En conclusion, même si l’espace politique dégagé par cette initiative nous a permis de faire avancer le débat et de conquérir quelques victoires modestes, force est de constater, qu’aujourd’hui encore, nous payons très cher pour la ligne syndicale de « partenariat social ». Cette situation issue d’une longue tradition de paix du travail n’a toujours pas fondamentalement changé. Si, comme les votations européennes le prouvent, les syndicats et la social-démocratie perdent du terrain, du moins dans les pays où ils ne sont pas dans l’opposition, c’est en raison de l’absence d’un discours alternatif de classe. La montée des extrêmes droites en Europe, comme en Suisse, est la conséquence claire d’un glissement du vote des classes populaires et des classes moyennes vers les seuls occupants d’un espace politique actuellement déserté par les syndicats et la gauche traditionnelle. Il est temps qu’en Suisse, les salarié·e·s s’organisent pour repositionner leurs organisations autour d’un projet de syndicalisme radical, prônant la lutte et la mobilisation pour la défense de leurs intérêts et rejetant le « partenariat social » au profit de la confrontation sur le terrain. Sur le plan politique, le développement d’une force nationale qui rompe avec les compromissions du PSS et des Verts est donc une nécessité de plus en plus impérieuse. 

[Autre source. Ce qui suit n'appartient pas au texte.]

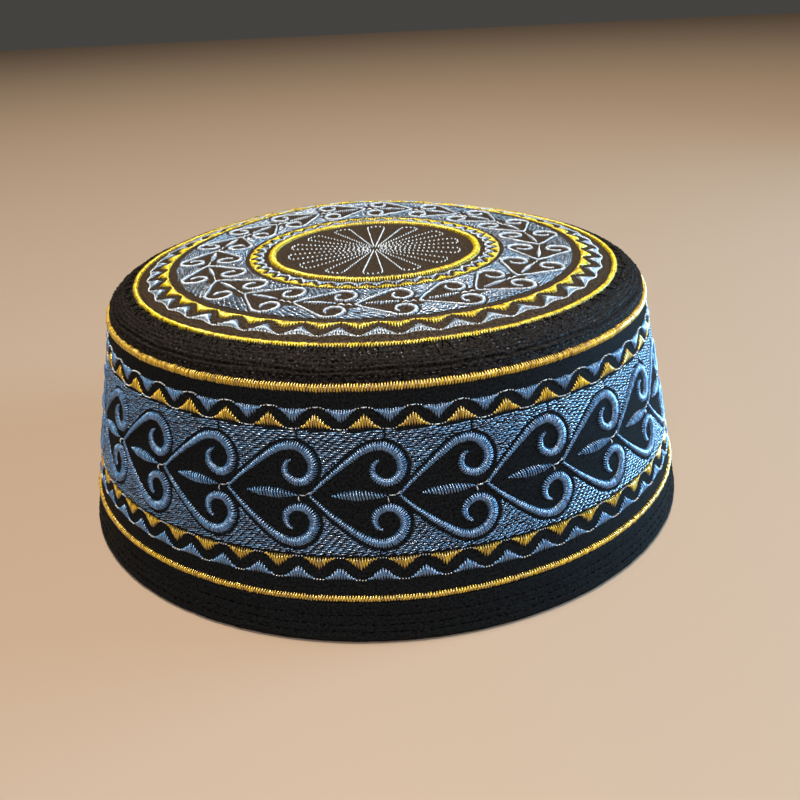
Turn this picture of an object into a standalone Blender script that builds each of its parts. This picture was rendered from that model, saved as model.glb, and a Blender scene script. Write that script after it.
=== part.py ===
"""An embroidered prayer cap: a round crown, a quilted shoulder, a flared side wall and a stitched hem.

The cap stands on its hem at z = 0, its middle on the Z axis and its front towards -Y.
Each piece is a closed cloth section turned round the Z axis. The raised gold lines lie over the
seams between the pieces. Sizes are in millimetres and MM turns them into Blender's metres.
"""

import math
from collections import namedtuple

import bpy
from mathutils import Vector

MM = 0.001

# Driving sizes
BASE_RADIUS = 95.0      # outside of the hem, for a head of about 57 cm
WALL_LEAN = 0.1923      # how far the wall leans in for each millimetre of height
SHOULDER_RADIUS = 73.0  # where the crown ends and the shoulder begins
SHOULDER_TOP = 72.0     # height of that seam
SHOULDER_FOOT = 65.0    # height where the shoulder meets the wall
CLOTH = 2.2             # embroidered cloth with its backing
HEM_CLOTH = 2.6         # the hem is folded cloth
GAP = 0.3               # clearance between neighbouring pieces

TURN_STEPS = 72         # facets round the cap

# Quilting: the rows of stitches draw the cloth in, and it stands up in ribs between them
SHOULDER_ROUNDNESS = 1.7  # exponent of the shoulder's curve: 2 is an ellipse, less is flatter
SHOULDER_STITCH_ROWS = (0.19, 0.32, 0.46, 0.64, 0.77)  # shares of the way from crown to wall
SHOULDER_ENDS = (0.006, 0.96)                          # where the shoulder's cloth starts and stops
RIB_HEIGHT = 0.4
HEM_TOP = 10.8
HEM_STITCH_ROWS = (7.5, 5.0, 3.0)                      # heights

# A raised gold line is a half-round strip
LINE_HEIGHT = 0.8
LINE_SIDES = 4

# The crown's back stands a little higher on the left, as worn cloth does
SWELL_HEIGHT = 2.6
SWELL_MIDDLE = (-12.0, 68.0)
SWELL_REACH = (34.0, 20.0)

# The cap's sides lean in a little more than its front: above this height they give way inward,
# and below it outward
SIDE_PRESS = 0.01       # the largest share of its width that a side gives way
PRESS_HEIGHT = 20.0
PRESS_REACH = 35.0

CrownRow = namedtuple("CrownRow", "radius height")
CROWN_ROWS = (
    CrownRow(0.0, 75.8),
    CrownRow(20.0, 75.8),
    CrownRow(32.0, 75.7),
    CrownRow(47.5, 75.0),
    CrownRow(58.0, 74.6),
    CrownRow(65.0, 74.1),
    CrownRow(69.5, 73.1),
)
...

Le résultat de cette campagne nous laisse face à un défi de taille. La reconquête du terrain perdu face au patronat, à la droite et à l’extrême droite, qui est pourtant le seul moyen d’inverser la tendance et de faire avancer la cause des tra-vail-leurs·euses dans ce pays, passe inexorablement par le développement d’un syndicalisme de lutte et d’une gauche radicale, capable de développer des expériences de résistance et de légitimer la satisfaction des besoins des 99 % contre l’enrichissement sans fin des 1 %.